What needs to be done: Only the pictures are omitted; repeat all other data exactly.

Input for this task:
— Start —

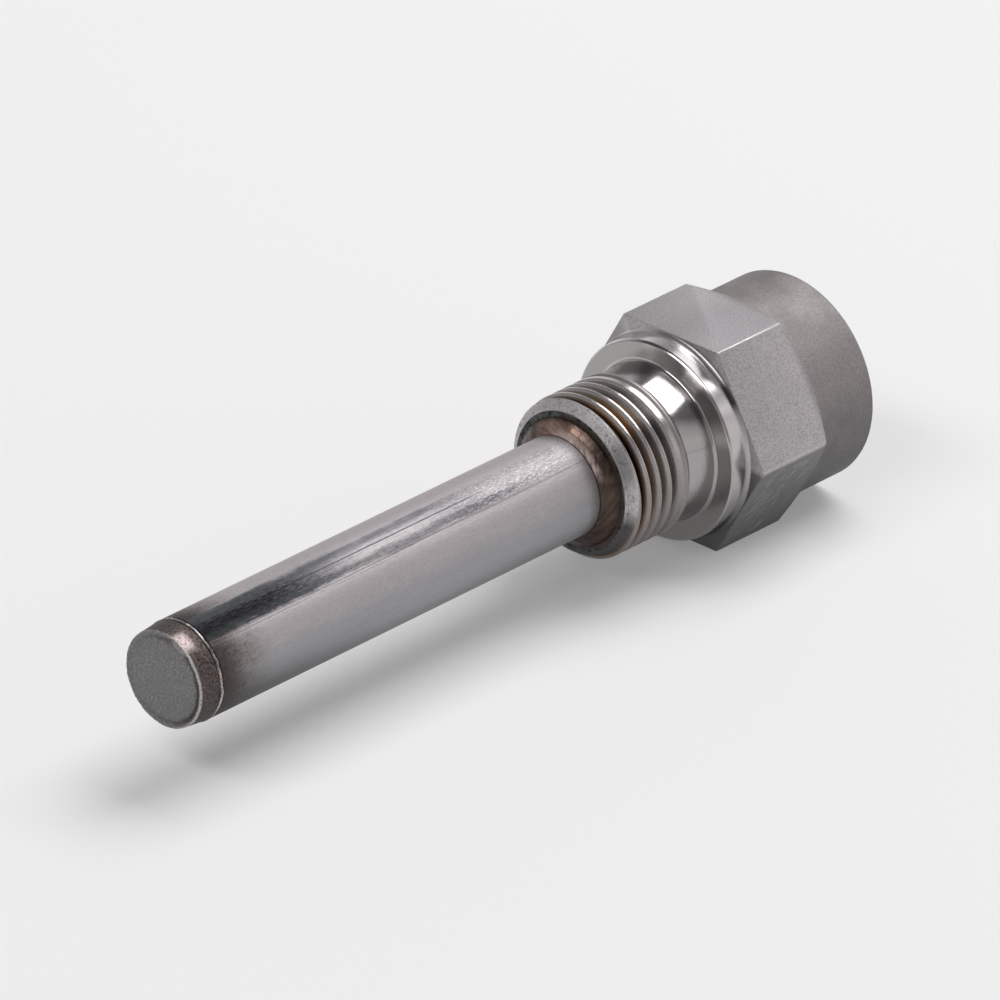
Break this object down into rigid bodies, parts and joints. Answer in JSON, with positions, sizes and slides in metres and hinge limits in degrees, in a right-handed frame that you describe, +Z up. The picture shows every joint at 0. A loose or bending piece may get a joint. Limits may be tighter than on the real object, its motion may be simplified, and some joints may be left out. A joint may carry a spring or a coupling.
{
  "type": "thermowell",
  "caption": "Closed steel protection tube welded into a hexagon fitting with a male process thread, a sealing collar and a threaded socket that takes a temperature sensor.",
  "frame": {"origin": "On the axis, in the plane of the sealing face of the collar.", "axes": "+X runs along the axis from the closed tip to the sensor's socket, +Z is up and square to a flat of the hexagon, +Y passes through a corner of the hexagon."},
  "size_m": [0.1094, 0.0312, 0.027],
  "materials": {
    "turned_steel": "turned bright on the neck and collar, fine-grained satin on the hexagon and head",
    "drawn_steel": "satin, streaked along its length, brown heat tint near the tip",
    "plug_steel": "dull grey face with a ragged bright lip, brown heat tint on its side",
    "seam_metal": "thin bright seam",
    "weld_metal": "rippled, heat-tinted brown"
  },
  "bodies": {
    "root": {"fitting": "turned_steel", "well_tube": "drawn_steel", "end_plug": "plug_steel", "tip_weld": "seam_metal", "root_weld": "weld_metal"}
  },
  "joints": []
}
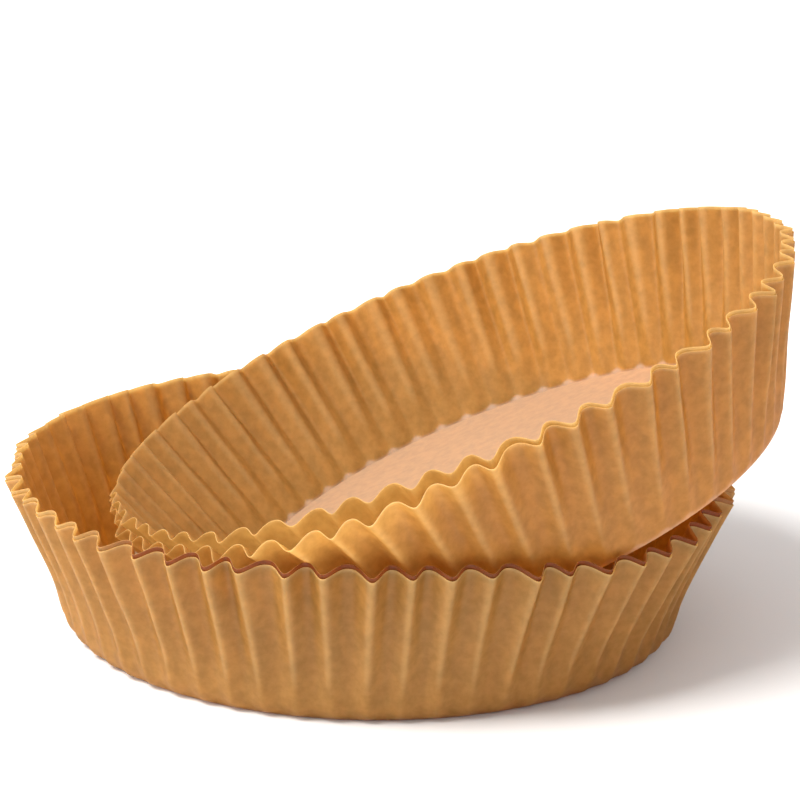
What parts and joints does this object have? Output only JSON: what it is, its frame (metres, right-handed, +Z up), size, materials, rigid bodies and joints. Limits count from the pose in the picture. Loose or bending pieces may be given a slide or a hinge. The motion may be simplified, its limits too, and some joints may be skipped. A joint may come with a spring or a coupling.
{
  "type": "stack of air fryer paper liners",
  "caption": "Stack of round fluted paper liners: a nested pair standing upright, and a second nested pair leaning in it on its rim.",
  "frame": {"origin": "middle of the lowest liner's flat floor, on its underside, at the surface that the stack stands on", "axes": "+Z up; the upper pair is slid and raised towards +X; -Y faces the viewer"},
  "size_m": [0.2126, 0.2014, 0.1107],
  "materials": {
    "brown_paper": "unbleached greaseproof paper, smooth, faint satin, slightly translucent"
  },
  "bodies": {
    "root": {"lower_liner_outer": "brown_paper", "lower_liner_inner": "brown_paper", "upper_liner_outer": "brown_paper", "upper_liner_inner": "brown_paper"}
  },
  "joints": []
}
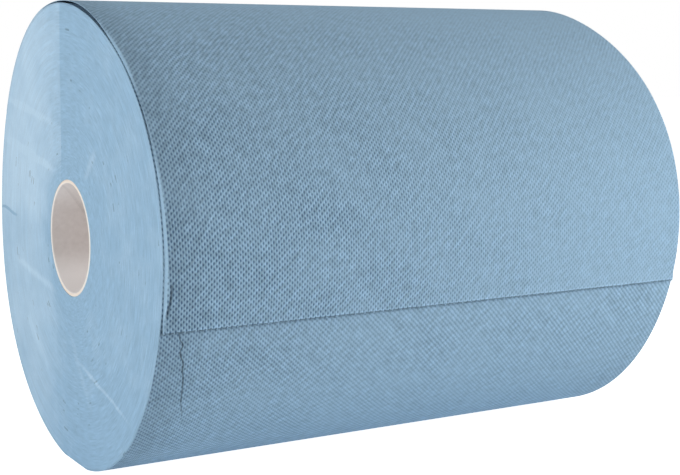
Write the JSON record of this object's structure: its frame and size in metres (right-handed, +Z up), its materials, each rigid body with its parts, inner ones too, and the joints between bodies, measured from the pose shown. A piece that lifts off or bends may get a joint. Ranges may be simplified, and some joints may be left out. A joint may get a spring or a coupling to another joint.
{
  "type": "paper towel roll",
  "caption": "Wide roll of blue embossed wiping paper wound on a cardboard core, with a loose torn end, lying on a small flat.",
  "frame": {"origin": "on the centre line of the core's bore, half way along the roll", "axes": "+X along the core, towards the far end in the picture; +Z up; the loose end of the paper hangs down the front, which faces -Y"},
  "size_m": [0.38, 0.2986, 0.2973],
  "materials": {
    "tissue_paper": "matte, embossed with small dimples",
    "core_board": "matte, spirally wound grey board"
  },
  "bodies": {
    "root": {"wound_paper": "tissue_paper", "core_tube": "core_board"}
  },
  "joints": []
}
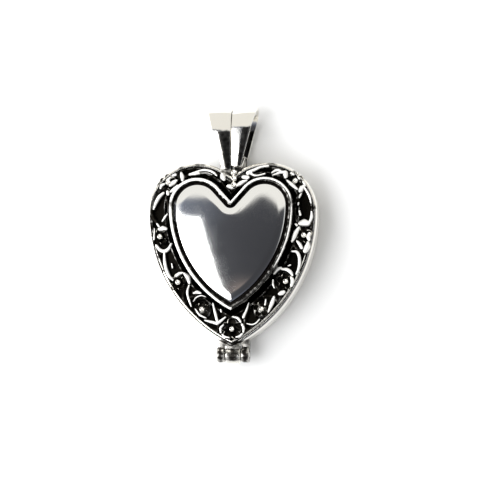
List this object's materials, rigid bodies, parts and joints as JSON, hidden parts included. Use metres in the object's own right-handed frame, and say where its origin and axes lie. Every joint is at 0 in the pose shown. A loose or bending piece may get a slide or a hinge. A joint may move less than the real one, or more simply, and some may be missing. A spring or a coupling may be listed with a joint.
{
  "type": "keepsake urn pendant",
  "caption": "Hollow heart locket pendant with a domed heart plate, a pierced floral border, a bail of two loops and a hinge at the tip.",
  "frame": {"origin": "under the middle of the pendant, on the surface that its flat back lies on", "axes": "+X across the heart to the right, +Y from the hinge at the tip to the bail, +Z out of the face"},
  "size_m": [0.0214, 0.032, 0.006],
  "materials": {
    "back_shell": "bright silver plate over brass",
    "front_cover": "silver plate over brass, blackened in the hollows",
    "heart_plate": "polished silver plate over brass",
    "filigree": "silver plate over brass, blackened in the hollows",
    "hinge_pin": "silver plate over brass"
  },
  "bodies": {
    "back": {"back_shell": "back_shell", "hinge_pin": "hinge_pin"},
    "cover": {"front_cover": "front_cover", "heart_plate": "heart_plate", "filigree": "filigree"}
  },
  "joints": [
    {"name": "cover_hinge", "type": "hinge", "parent": "back", "child": "cover", "pos_m": [0, -0.01503, 0.00253], "axis": [1, 0, 0], "range_deg": [0, 120]}
  ]
}
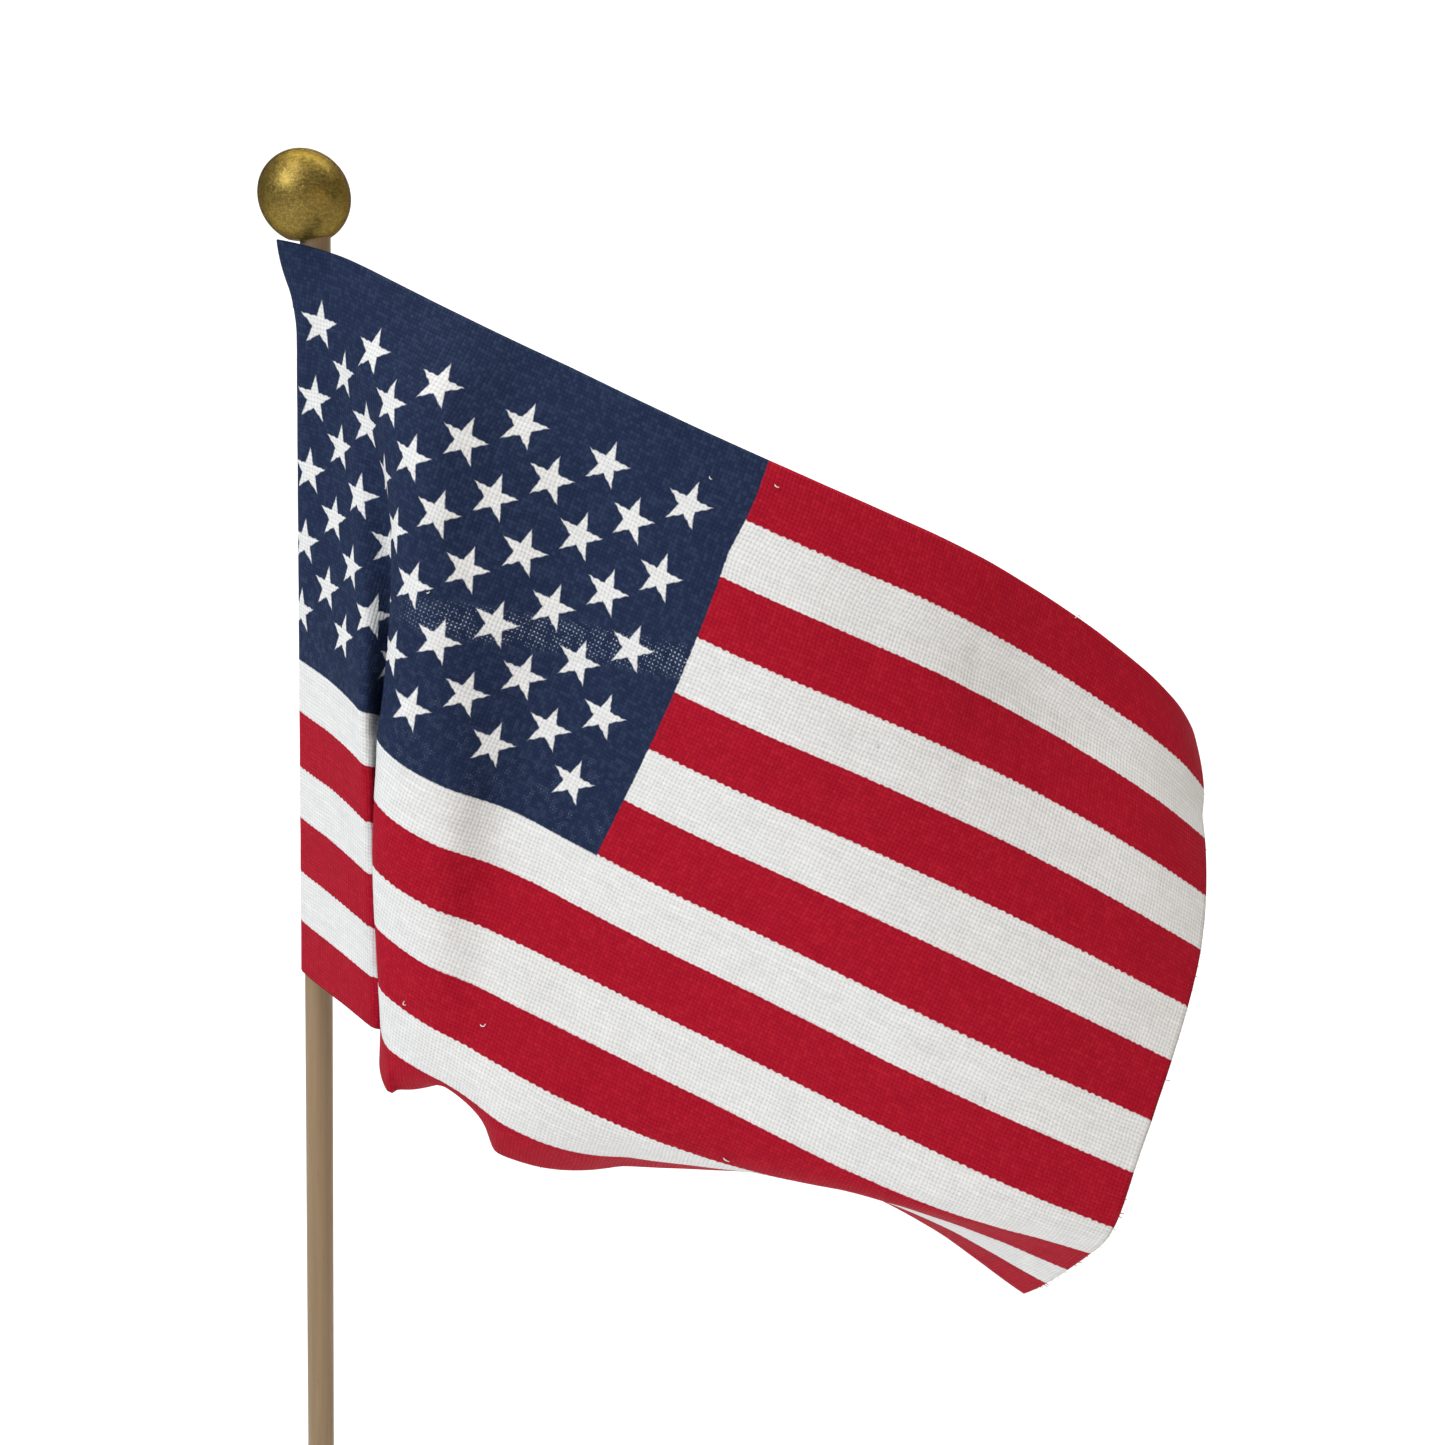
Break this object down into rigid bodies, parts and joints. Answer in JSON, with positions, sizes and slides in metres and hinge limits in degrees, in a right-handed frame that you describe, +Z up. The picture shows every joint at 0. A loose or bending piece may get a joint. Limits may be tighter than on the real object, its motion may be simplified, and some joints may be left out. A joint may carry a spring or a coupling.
{
  "type": "desk flag stand",
  "caption": "Small printed cotton flag with striped field and starred canton, on a wooden staff with a gilt ball, standing in a weighted round base.",
  "frame": {"origin": "centre of the felt pad's resting face, on the staff's axis", "axes": "+Z up along the staff to the ball; +X from the staff towards the flag's fly end; -Y is the flag's front, with the canton at upper left"},
  "size_m": [0.1542, 0.0628, 0.2642],
  "materials": {
    "base_plastic": "moulded, semi-gloss black",
    "ballast_steel": "stamped, bare",
    "pad_felt": "pressed felt",
    "cup_brass": "spun, satin",
    "staff_wood": "bare birch dowel",
    "ball_gilt_wood": "gold painted, satin",
    "flag_cotton": "plain-weave cotton, printed red, white and navy",
    "staple_wire": "bright fine wire"
  },
  "bodies": {
    "base": {"base_shell": "base_plastic", "base_weight": "ballast_steel", "base_pad": "pad_felt"},
    "socket": {"socket_cup": "cup_brass"},
    "flag": {"staff": "staff_wood", "finial_ball": "ball_gilt_wood", "flag_cloth": "flag_cotton", "hoist_staples": "staple_wire"}
  },
  "joints": [
    {"name": "staff_turn", "type": "hinge", "parent": "base", "child": "socket", "pos_m": [0, 0, 0.02], "axis": [0, 0, 1], "continuous": true},
    {"name": "staff_lift", "type": "slide", "parent": "socket", "child": "flag", "axis": [0, 0, 1], "range_m": [0, 0.015]}
  ]
}
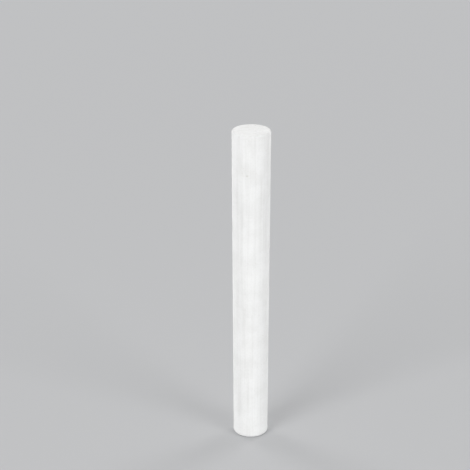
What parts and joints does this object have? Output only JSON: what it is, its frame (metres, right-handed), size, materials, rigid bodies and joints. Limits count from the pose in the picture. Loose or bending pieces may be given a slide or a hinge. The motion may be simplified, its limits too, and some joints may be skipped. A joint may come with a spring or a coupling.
{
  "type": "chalk stick",
  "caption": "Round tapered stick of white moulded writing chalk, with flat ends and softly rounded rims, standing on its thin end.",
  "frame": {"origin": "middle of the flat thin end, which the stick stands on", "axes": "+Z along the stick's axis, from the thin end up to the thick end"},
  "size_m": [0.0094, 0.0094, 0.08],
  "materials": {
    "chalk": "matte, dry and slightly dusty moulded chalk"
  },
  "bodies": {
    "root": {"chalk_stick": "chalk"}
  },
  "joints": []
}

— End —

Expected output:
Break this object down into rigid bodies, parts and joints. Answer in JSON, with positions, sizes and slides in metres and hinge limits in degrees, in a right-handed frame that you describe, +Z up. The picture shows every joint at 0. A loose or bending piece may get a joint. Limits may be tighter than on the real object, its motion may be simplified, and some joints may be left out. A joint may carry a spring or a coupling.
{
  "type": "thermowell",
  "caption": "Closed steel protection tube welded into a hexagon fitting with a male process thread, a sealing collar and a threaded socket that takes a temperature sensor.",
  "frame": {"origin": "On the axis, in the plane of the sealing face of the collar.", "axes": "+X runs along the axis from the closed tip to the sensor's socket, +Z is up and square to a flat of the hexagon, +Y passes through a corner of the hexagon."},
  "size_m": [0.1094, 0.0312, 0.027],
  "materials": {
    "turned_steel": "turned bright on the neck and collar, fine-grained satin on the hexagon and head",
    "drawn_steel": "satin, streaked along its length, brown heat tint near the tip",
    "plug_steel": "dull grey face with a ragged bright lip, brown heat tint on its side",
    "seam_metal": "thin bright seam",
    "weld_metal": "rippled, heat-tinted brown"
  },
  "bodies": {
    "root": {"fitting": "turned_steel", "well_tube": "drawn_steel", "end_plug": "plug_steel", "tip_weld": "seam_metal", "root_weld": "weld_metal"}
  },
  "joints": []
}
What parts and joints does this object have? Output only JSON: what it is, its frame (metres, right-handed, +Z up), size, materials, rigid bodies and joints. Limits count from the pose in the picture. Loose or bending pieces may be given a slide or a hinge. The motion may be simplified, its limits too, and some joints may be skipped. A joint may come with a spring or a coupling.
{
  "type": "stack of air fryer paper liners",
  "caption": "Stack of round fluted paper liners: a nested pair standing upright, and a second nested pair leaning in it on its rim.",
  "frame": {"origin": "middle of the lowest liner's flat floor, on its underside, at the surface that the stack stands on", "axes": "+Z up; the upper pair is slid and raised towards +X; -Y faces the viewer"},
  "size_m": [0.2126, 0.2014, 0.1107],
  "materials": {
    "brown_paper": "unbleached greaseproof paper, smooth, faint satin, slightly translucent"
  },
  "bodies": {
    "root": {"lower_liner_outer": "brown_paper", "lower_liner_inner": "brown_paper", "upper_liner_outer": "brown_paper", "upper_liner_inner": "brown_paper"}
  },
  "joints": []
}
Write the JSON record of this object's structure: its frame and size in metres (right-handed, +Z up), its materials, each rigid body with its parts, inner ones too, and the joints between bodies, measured from the pose shown. A piece that lifts off or bends may get a joint. Ranges may be simplified, and some joints may be left out. A joint may get a spring or a coupling to another joint.
{
  "type": "paper towel roll",
  "caption": "Wide roll of blue embossed wiping paper wound on a cardboard core, with a loose torn end, lying on a small flat.",
  "frame": {"origin": "on the centre line of the core's bore, half way along the roll", "axes": "+X along the core, towards the far end in the picture; +Z up; the loose end of the paper hangs down the front, which faces -Y"},
  "size_m": [0.38, 0.2986, 0.2973],
  "materials": {
    "tissue_paper": "matte, embossed with small dimples",
    "core_board": "matte, spirally wound grey board"
  },
  "bodies": {
    "root": {"wound_paper": "tissue_paper", "core_tube": "core_board"}
  },
  "joints": []
}
List this object's materials, rigid bodies, parts and joints as JSON, hidden parts included. Use metres in the object's own right-handed frame, and say where its origin and axes lie. Every joint is at 0 in the pose shown. A loose or bending piece may get a slide or a hinge. A joint may move less than the real one, or more simply, and some may be missing. A spring or a coupling may be listed with a joint.
{
  "type": "keepsake urn pendant",
  "caption": "Hollow heart locket pendant with a domed heart plate, a pierced floral border, a bail of two loops and a hinge at the tip.",
  "frame": {"origin": "under the middle of the pendant, on the surface that its flat back lies on", "axes": "+X across the heart to the right, +Y from the hinge at the tip to the bail, +Z out of the face"},
  "size_m": [0.0214, 0.032, 0.006],
  "materials": {
    "back_shell": "bright silver plate over brass",
    "front_cover": "silver plate over brass, blackened in the hollows",
    "heart_plate": "polished silver plate over brass",
    "filigree": "silver plate over brass, blackened in the hollows",
    "hinge_pin": "silver plate over brass"
  },
  "bodies": {
    "back": {"back_shell": "back_shell", "hinge_pin": "hinge_pin"},
    "cover": {"front_cover": "front_cover", "heart_plate": "heart_plate", "filigree": "filigree"}
  },
  "joints": [
    {"name": "cover_hinge", "type": "hinge", "parent": "back", "child": "cover", "pos_m": [0, -0.01503, 0.00253], "axis": [1, 0, 0], "range_deg": [0, 120]}
  ]
}
Break this object down into rigid bodies, parts and joints. Answer in JSON, with positions, sizes and slides in metres and hinge limits in degrees, in a right-handed frame that you describe, +Z up. The picture shows every joint at 0. A loose or bending piece may get a joint. Limits may be tighter than on the real object, its motion may be simplified, and some joints may be left out. A joint may carry a spring or a coupling.
{
  "type": "desk flag stand",
  "caption": "Small printed cotton flag with striped field and starred canton, on a wooden staff with a gilt ball, standing in a weighted round base.",
  "frame": {"origin": "centre of the felt pad's resting face, on the staff's axis", "axes": "+Z up along the staff to the ball; +X from the staff towards the flag's fly end; -Y is the flag's front, with the canton at upper left"},
  "size_m": [0.1542, 0.0628, 0.2642],
  "materials": {
    "base_plastic": "moulded, semi-gloss black",
    "ballast_steel": "stamped, bare",
    "pad_felt": "pressed felt",
    "cup_brass": "spun, satin",
    "staff_wood": "bare birch dowel",
    "ball_gilt_wood": "gold painted, satin",
    "flag_cotton": "plain-weave cotton, printed red, white and navy",
    "staple_wire": "bright fine wire"
  },
  "bodies": {
    "base": {"base_shell": "base_plastic", "base_weight": "ballast_steel", "base_pad": "pad_felt"},
    "socket": {"socket_cup": "cup_brass"},
    "flag": {"staff": "staff_wood", "finial_ball": "ball_gilt_wood", "flag_cloth": "flag_cotton", "hoist_staples": "staple_wire"}
  },
  "joints": [
    {"name": "staff_turn", "type": "hinge", "parent": "base", "child": "socket", "pos_m": [0, 0, 0.02], "axis": [0, 0, 1], "continuous": true},
    {"name": "staff_lift", "type": "slide", "parent": "socket", "child": "flag", "axis": [0, 0, 1], "range_m": [0, 0.015]}
  ]
}
What parts and joints does this object have? Output only JSON: what it is, its frame (metres, right-handed), size, materials, rigid bodies and joints. Limits count from the pose in the picture. Loose or bending pieces may be given a slide or a hinge. The motion may be simplified, its limits too, and some joints may be skipped. A joint may come with a spring or a coupling.
{
  "type": "chalk stick",
  "caption": "Round tapered stick of white moulded writing chalk, with flat ends and softly rounded rims, standing on its thin end.",
  "frame": {"origin": "middle of the flat thin end, which the stick stands on", "axes": "+Z along the stick's axis, from the thin end up to the thick end"},
  "size_m": [0.0094, 0.0094, 0.08],
  "materials": {
    "chalk": "matte, dry and slightly dusty moulded chalk"
  },
  "bodies": {
    "root": {"chalk_stick": "chalk"}
  },
  "joints": []
}